No hay nada que reprochar a estos artistas que querían nada menos que inventar un país sabiendo que las posibilidades de que sus papeles acabaran en la basura eran altísimas. Cada pequeño fallo de esta ópera es un fallo del país en su conjunto, mientras que cada acierto solo a ellos les concierne, son, que duda cabe, gente admirable y, tras esta reposición, las ganas de conocer las otras cuarenta piezas líricas de Del Campo se convierten en un deseo que antes no teníamos.

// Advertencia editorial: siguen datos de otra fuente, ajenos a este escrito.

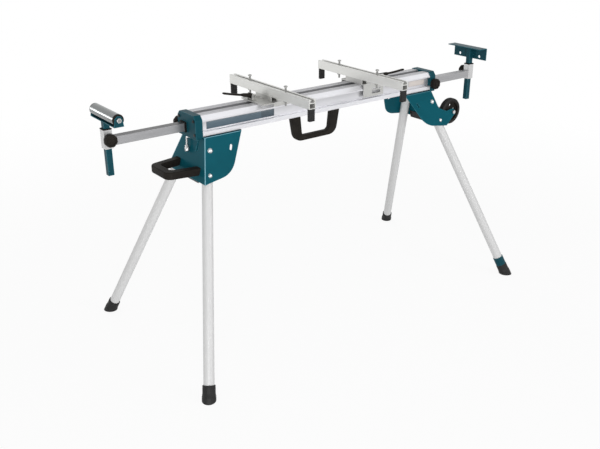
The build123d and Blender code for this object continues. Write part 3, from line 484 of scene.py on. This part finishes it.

Así que gracias a la Fundación Juan March que nos ha dado una puntada de lo que todos los demás deberían hacer.

Y que nadie se esconda, construir la ópera española es también escuchar todos estos intentos, todos y todas las veces que haga falta. Quien piense que construir una ópera española es como jugar a la lotería que se haga a un lado, queda mucho trabajo pendiente.

En cuanto al equipo, aunque en este blog eludimos la crítica, cómo no mencionar la ejemplar entrega de cantantes (Sonia de Munck, Borja Quiza y Fabio Barrutia), a la pequeña orquesta de cámara; al director musical José Antonio Montaño y al director de escena, implicado, además, en la investigación de este trabajo, Tomás Muñoz. Sin olvidar a los responsables de los trabajos teóricos que convierten el programa de mano en pieza de musicología: Tomás Marco, que habla de la parte musical, el citado Tomás Muñoz y a la institución que tan púdicamente esconde el nombre propio con dos trabajos de sumo interés. Además, el libreto, que ya no hay que ir a buscar a polvorientos legajos. Así que ¡bienvenida a la vida, Fantochines!